──────── Dataset content ────────

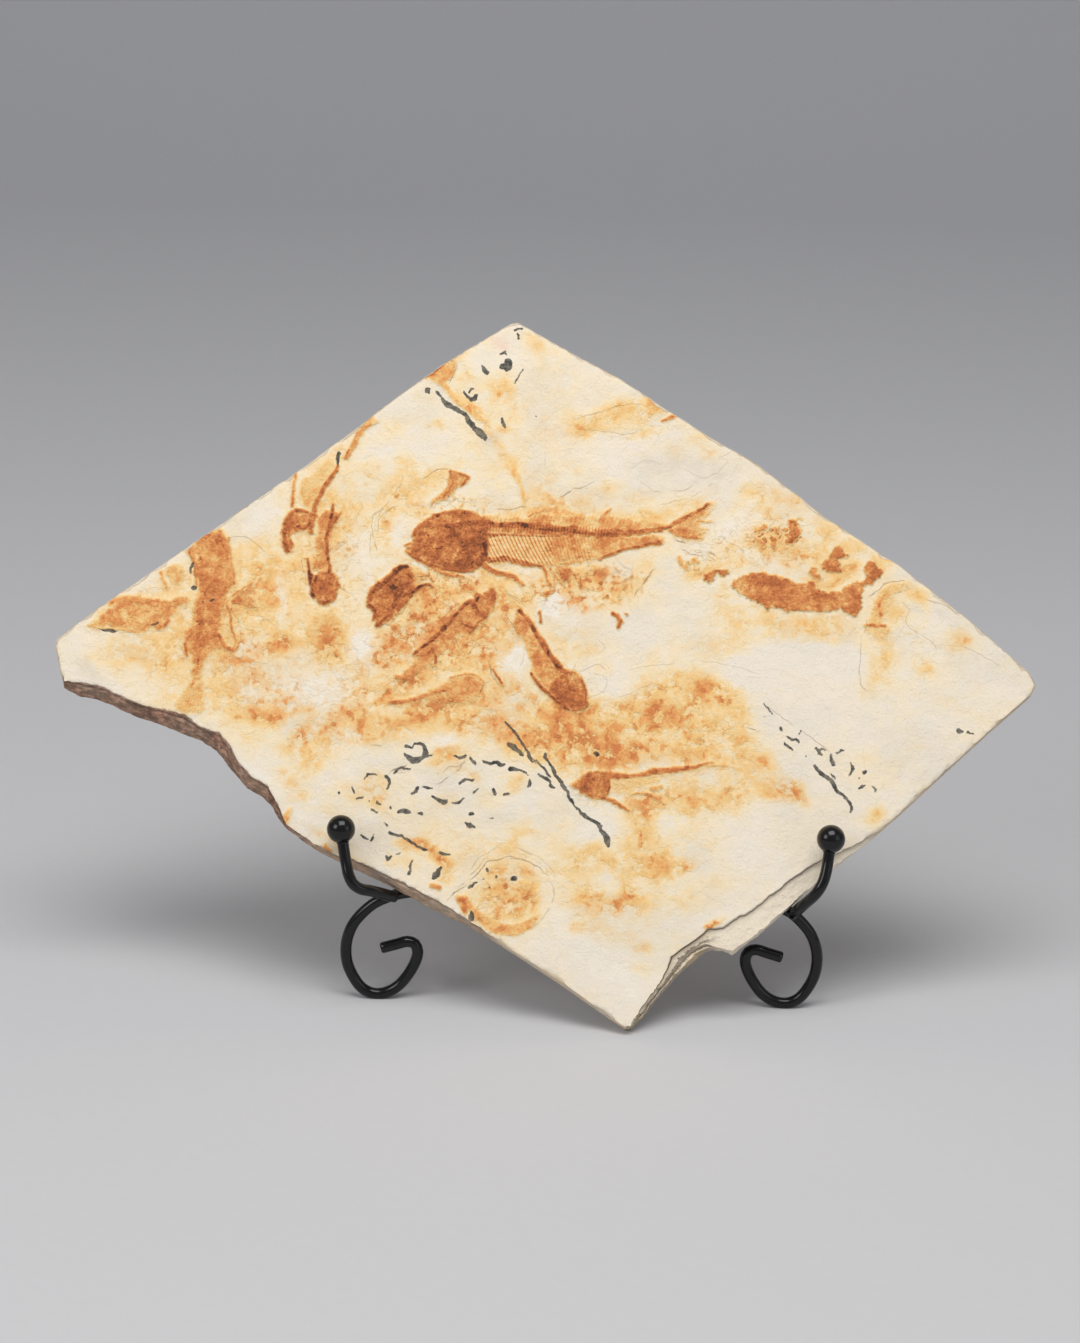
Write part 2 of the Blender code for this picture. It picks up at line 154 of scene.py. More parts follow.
FLARE_AT_LEFT = (
    ((-174.2, 100.6), (-173.6, 101.8)),
    ((-169.3, 98.0), (-167.3, 101.6)),
    ((-165.0, 97.6), (-163.0, 100.8)),
    ((-158.5, 95.2), (-156.5, 97.9)),
    ((-152.0, 92.2), (-149.4, 95.2)),
    ((-143.0, 89.6), (-141.4, 93.6)),
    ((-138.3, 87.5), (-136.6, 92.5)),
    ((-132.4, 85.6), (-131.2, 88.6)),
    ((-127.0, 82.3), (-125.7, 87.2)),
    ((-124.6, 79.4), (-122.4, 83.4)),
    ((-120.8, 75.0), (-119.2, 77.6)),
    ((-117.0, 70.8), (-115.6, 74.0)),
    ((-112.6, 68.6), (-110.4, 70.9)),
    ((-109.1, 65.2), (-108.3, 67.2)),
    ((-107.5, 61.9), (-106.4, 62.8)),
    ((-104.9, 58.8), (-104.4, 59.4)),
    ((-96.5, 53.0), (-96.0, 53.6)),
    ((-89.4, 49.3), (-88.8, 50.0)),
    ((-84.6, 47.2), (-83.6, 49.0)),
    ((-80.0, 45.2), (-79.0, 47.2)),
    ((-73.6, 42.3), (-72.4, 44.2)),
    ((-66.5, 38.8), (-65.4, 40.8)),
    ((-59.4, 35.0), (-58.4, 37.2)),
    ((-50.7, 31.2), (-50.0, 32.4)),
    ((-44.4, 27.9), (-44.0, 28.5)),
)
SAWN_TO_FOOT = ((-39.0, 24.7), (-20.7, 13.3), (-0.9, 0.0))
SLAB_MIDDLE = (-27.0, 105.0)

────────

**Task prompt:**
Return the whole listing exactly, with every line included.

**Solution for this task:**
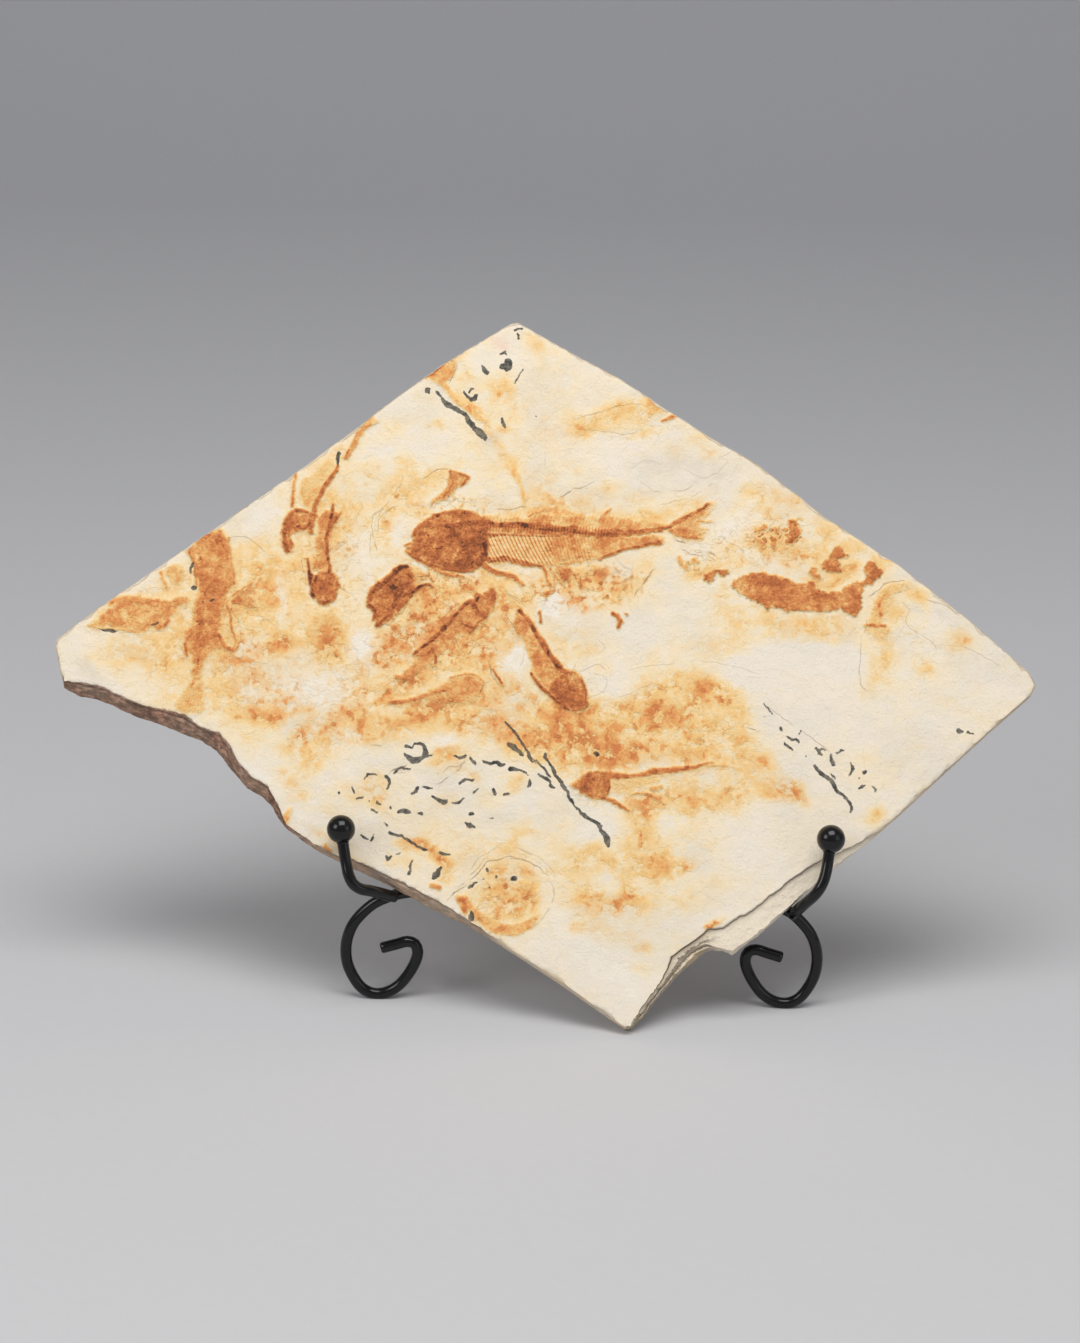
Write part 2 of the Blender code for this picture. It picks up at line 154 of scene.py. More parts follow.
FLARE_AT_LEFT = (
    ((-174.2, 100.6), (-173.6, 101.8)),
    ((-169.3, 98.0), (-167.3, 101.6)),
    ((-165.0, 97.6), (-163.0, 100.8)),
    ((-158.5, 95.2), (-156.5, 97.9)),
    ((-152.0, 92.2), (-149.4, 95.2)),
    ((-143.0, 89.6), (-141.4, 93.6)),
    ((-138.3, 87.5), (-136.6, 92.5)),
    ((-132.4, 85.6), (-131.2, 88.6)),
    ((-127.0, 82.3), (-125.7, 87.2)),
    ((-124.6, 79.4), (-122.4, 83.4)),
    ((-120.8, 75.0), (-119.2, 77.6)),
    ((-117.0, 70.8), (-115.6, 74.0)),
    ((-112.6, 68.6), (-110.4, 70.9)),
    ((-109.1, 65.2), (-108.3, 67.2)),
    ((-107.5, 61.9), (-106.4, 62.8)),
    ((-104.9, 58.8), (-104.4, 59.4)),
    ((-96.5, 53.0), (-96.0, 53.6)),
    ((-89.4, 49.3), (-88.8, 50.0)),
    ((-84.6, 47.2), (-83.6, 49.0)),
    ((-80.0, 45.2), (-79.0, 47.2)),
    ((-73.6, 42.3), (-72.4, 44.2)),
    ((-66.5, 38.8), (-65.4, 40.8)),
    ((-59.4, 35.0), (-58.4, 37.2)),
    ((-50.7, 31.2), (-50.0, 32.4)),
    ((-44.4, 27.9), (-44.0, 28.5)),
)
SAWN_TO_FOOT = ((-39.0, 24.7), (-20.7, 13.3), (-0.9, 0.0))
SLAB_MIDDLE = (-27.0, 105.0)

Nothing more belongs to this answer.